経年変化は本の敵か
書物の敵としてあげられるものは紙魚、水、そのほか多々ありますが、その中の一つが光と時間経過のコンボです。特に黄色や赤色を使った装丁のものは、日に焼けて色が抜けやすい傾向にあります。装丁を考えるときも、背表紙のタイトルが、白い紙に赤インクの白抜き文字(交通標識の「止まれ」を想像してください)だと、日に焼けて赤色が抜け、タイトルが読めなくなってしまわないかとつい尻込みしてしまいます。
さて、話を変えまして、万年筆のインクの話をしたいと思います。
万年筆のインクは、かつてはすべて、書き始めは鮮やかな色で時間が経過すると黒く変化するという特徴を持った、古典インクだったそうです(この「古典インク」という言い方には是非があるようですが、ここでは伝統的な製法のインク、くらいの意味で使っています)。古典インクはペン先を傷めたり、扱いが難しいといった問題点があることから、現代では多くのインクが変色しない染料インクになっています。
そんななか、古典インクのブルーブラックを作り続けている国内唯一の会社がプラチナ万年筆です。プラチナは2月に新商品として「CLASSIC INK」というシリーズのインク6色を発売しました。これは、古典インクの特性の、「『時間の経過とともに筆跡が黒く変化する』ことに注目して、変化の過程を楽しむ万年筆用インク」(プラチナ万年筆のWebサイトより)だそうです。
CLASSIC INKは、時間の経過をうまく使い変化を楽しんでしまおう、という例です。書籍における日焼け問題とは、真逆の精神です。
ふと思うのは、本においても、CLASSIC INKのように、経年変化を楽しめる装丁はできないだろうか、ということです。学術書は書棚に長くおさめられるものです。久しぶりに手にとってみたら昔と印象が違う、というのはよいのか悪いのか・・・・・・。
書籍の特徴のひとつは、長く保管されることにあります。時間という難敵に対立せず、うまく付き合う方法を模索できればと思います。

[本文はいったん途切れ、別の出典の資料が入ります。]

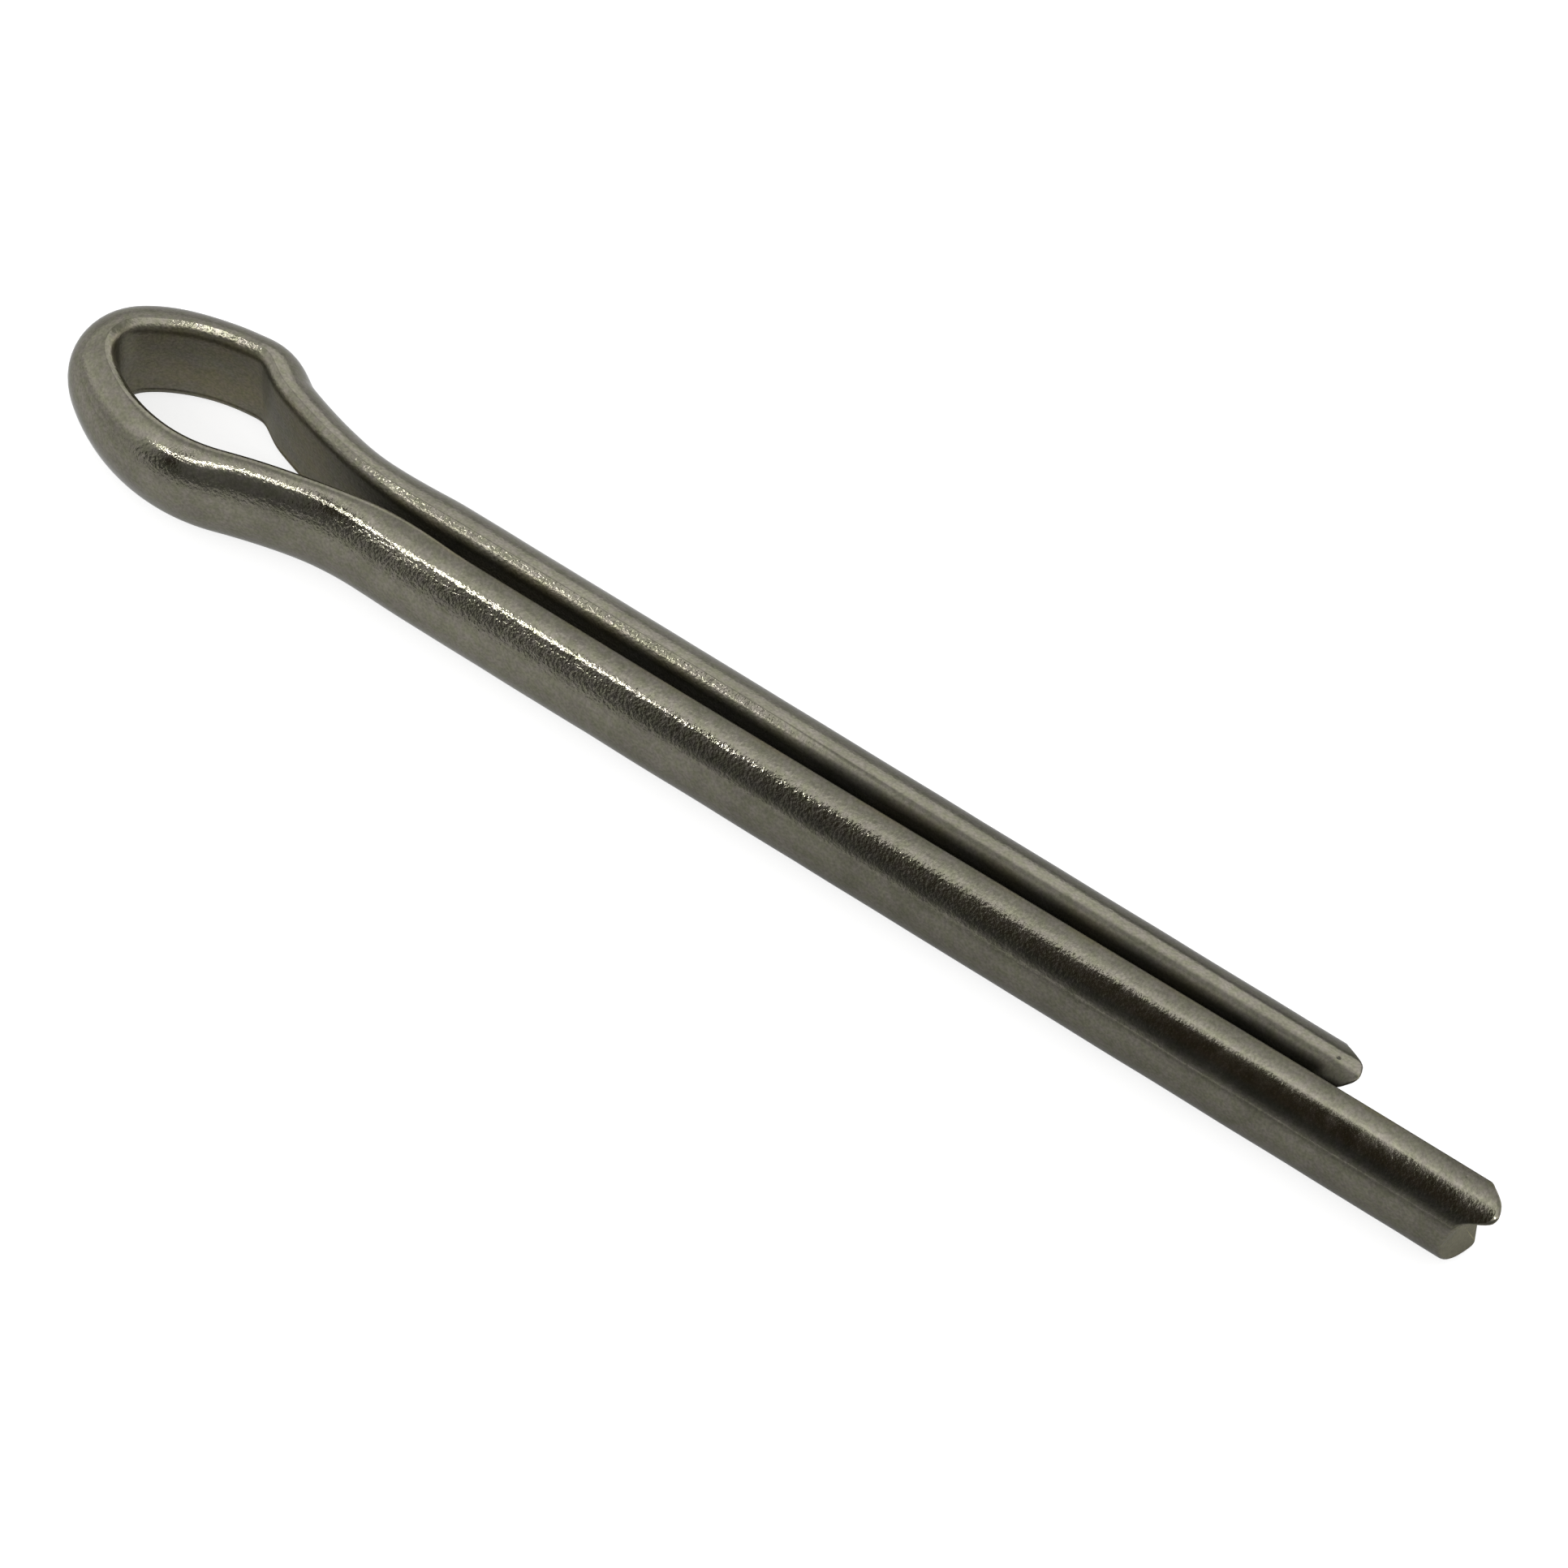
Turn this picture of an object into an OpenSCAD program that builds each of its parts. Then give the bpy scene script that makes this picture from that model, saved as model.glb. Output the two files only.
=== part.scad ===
// Extended-prong cotter pin, bent from one length of half-round steel wire.
// The flat side of the wire faces inwards all the way round, so that the two
// legs together make one round shank. +X runs along the shank to the tips,
// +Z is the axis of the eye, and the long leg lies on the -Y side. X = 0 is
// where both legs come out of the eye's neck and run straight.

/* [Shank] */
// Diameter of the shank over both closed legs
shank_d = 5.7; // [5.2:0.1:6.2]
// Gap between the flats of the two legs
leg_gap = 0.5; // [0.3:0.05:0.8]
// Radius rolled on both edges of the wire's flat side
edge_r = 0.4; // [0.2:0.05:0.55]

/* [Legs] */
// Straight length of the short leg, up to its cut face
short_leg = 47.8; // [25:0.1:52]
// Straight length of the long leg, up to its cut face
long_leg = 56.3; // [54:0.1:80]

/* [Eye bends] */
// Angle of the near neck, where the long leg swings out into the eye
near_neck_a = 21; // [18:1:24]
// Radius of the near flank, on the wire's flat side
near_flank_r = 7; // [6:0.1:8.5]
// Angle of the near flank
near_flank_a = 56; // [51:1:59]
// Radius of the closed end of the eye, the crown
crown_r = 1.2; // [0.9:0.05:1.6]
// Angle of the crown
crown_a = 107; // [103:1:111]
// Radius of the far flank
far_flank_r = 8.6; // [7.5:0.1:9.5]
// Angle of the far flank
far_flank_a = 32; // [29:1:35]
// Radius of the far shoulder, the tightest bend
shoulder_r = 1.1; // [0.7:0.05:1.6]
// Angle of the far shoulder
shoulder_a = 34; // [31:1:37]
// Radius of the back bend that follows the shoulder
back_bend_r = 8.7; // [6:0.1:12]
// Angle of that back bend
back_bend_a = 8; // [5:1:11]

/* [Cut ends] */
// Reach of the short leg's rounded nose past its cut face
short_nose = 0.8; // [0.4:0.05:1.2]
// Radius of that nose, seen from the side
short_nose_r = 2.1; // [1.8:0.05:2.7]
// Height of the middle of that nose
short_nose_z = -0.3; // [-0.8:0.1:0.6]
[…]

このようなことを考えたのは、最近、図書館などに置かれるであろう本の装丁で、赤色(=日焼けしやすい色)を使いたいものを検討していたからです。『ロシア語文法 音韻論と形態論』(ポール・ギャルド著 柳沢民雄訳)ですが、これは原著が赤い装丁なので、ぜひ合わせたいと考えています。現代標準ロシア語を、音韻論を土台として形態論を体系的に記述する構成の大著で、まもなく刊行予定です。